• _Aim_:
Copy every line of the data exactly, leaving nothing out.

• _Given material_:
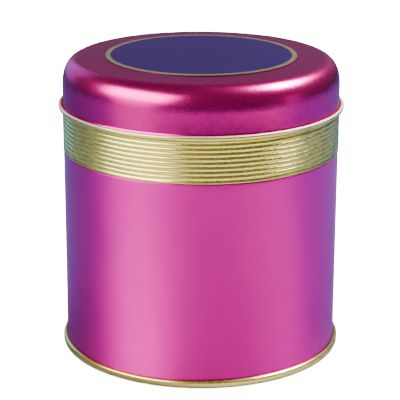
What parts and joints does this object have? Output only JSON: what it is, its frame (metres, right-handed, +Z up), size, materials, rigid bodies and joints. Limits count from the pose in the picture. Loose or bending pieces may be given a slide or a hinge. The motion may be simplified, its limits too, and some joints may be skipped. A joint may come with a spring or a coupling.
{
  "type": "talcum powder tin",
  "caption": "Round tinplate powder tin with a domed slip-on lid, gold ribbed collar, sifter tray with a turning dial, and a velour puff.",
  "frame": {"origin": "centre of the foot, on the surface that the tin stands on", "axes": "+Z up along the tin's axis; the body's side seam is at the back, on +Y"},
  "size_m": [0.0888, 0.0888, 0.0932],
  "materials": {
    "magenta_lacquer": "translucent magenta lacquer over bright tinplate, satin gloss",
    "gold_lacquer": "gold lacquer over bright tinplate, gloss",
    "ivory_plastic": "moulded, soft gloss",
    "brass": "bright",
    "velour": "brushed cotton velour",
    "satin": "woven satin",
    "navy_print": "printed navy with a plain gold border, matt varnish"
  },
  "bodies": {
    "tin_body": {"base_end": "gold_lacquer", "body_shell": "magenta_lacquer", "ribbed_band": "gold_lacquer", "neck_ring": "gold_lacquer"},
    "sifter": {"sifter_tray": "ivory_plastic", "dial_rivet": "brass"},
    "dial": {"sifter_dial": "ivory_plastic"},
    "puff": {"puff_pad": "velour", "puff_backing": "satin", "puff_ribbon": "satin"},
    "lid": {"lid_shell": "magenta_lacquer", "lid_label": "navy_print"}
  },
  "joints": [
    {"name": "sifter_lift", "type": "slide", "parent": "tin_body", "child": "sifter", "axis": [0, 0, 1], "range_m": [0, 0.025]},
    {"name": "dial_turn", "type": "hinge", "parent": "sifter", "child": "dial", "pos_m": [0, 0, 0.0718], "axis": [0, 0, 1], "range_deg": [0, 30]},
    {"name": "puff_lift", "type": "slide", "parent": "sifter", "child": "puff", "axis": [0, 0, 1], "range_m": [0, 0.03]},
    {"name": "lid_lift", "type": "slide", "parent": "puff", "child": "lid", "axis": [0, 0, 1], "range_m": [0, 0.035]}
  ]
}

• _Exercise result_:
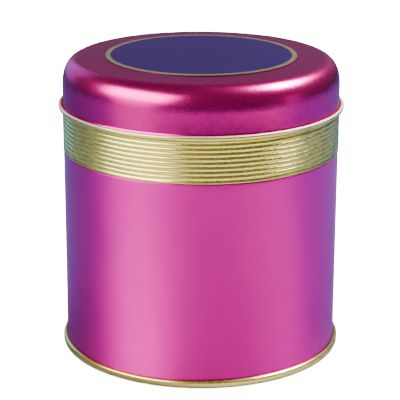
What parts and joints does this object have? Output only JSON: what it is, its frame (metres, right-handed, +Z up), size, materials, rigid bodies and joints. Limits count from the pose in the picture. Loose or bending pieces may be given a slide or a hinge. The motion may be simplified, its limits too, and some joints may be skipped. A joint may come with a spring or a coupling.
{
  "type": "talcum powder tin",
  "caption": "Round tinplate powder tin with a domed slip-on lid, gold ribbed collar, sifter tray with a turning dial, and a velour puff.",
  "frame": {"origin": "centre of the foot, on the surface that the tin stands on", "axes": "+Z up along the tin's axis; the body's side seam is at the back, on +Y"},
  "size_m": [0.0888, 0.0888, 0.0932],
  "materials": {
    "magenta_lacquer": "translucent magenta lacquer over bright tinplate, satin gloss",
    "gold_lacquer": "gold lacquer over bright tinplate, gloss",
    "ivory_plastic": "moulded, soft gloss",
    "brass": "bright",
    "velour": "brushed cotton velour",
    "satin": "woven satin",
    "navy_print": "printed navy with a plain gold border, matt varnish"
  },
  "bodies": {
    "tin_body": {"base_end": "gold_lacquer", "body_shell": "magenta_lacquer", "ribbed_band": "gold_lacquer", "neck_ring": "gold_lacquer"},
    "sifter": {"sifter_tray": "ivory_plastic", "dial_rivet": "brass"},
    "dial": {"sifter_dial": "ivory_plastic"},
    "puff": {"puff_pad": "velour", "puff_backing": "satin", "puff_ribbon": "satin"},
    "lid": {"lid_shell": "magenta_lacquer", "lid_label": "navy_print"}
  },
  "joints": [
    {"name": "sifter_lift", "type": "slide", "parent": "tin_body", "child": "sifter", "axis": [0, 0, 1], "range_m": [0, 0.025]},
    {"name": "dial_turn", "type": "hinge", "parent": "sifter", "child": "dial", "pos_m": [0, 0, 0.0718], "axis": [0, 0, 1], "range_deg": [0, 30]},
    {"name": "puff_lift", "type": "slide", "parent": "sifter", "child": "puff", "axis": [0, 0, 1], "range_m": [0, 0.03]},
    {"name": "lid_lift", "type": "slide", "parent": "puff", "child": "lid", "axis": [0, 0, 1], "range_m": [0, 0.035]}
  ]
}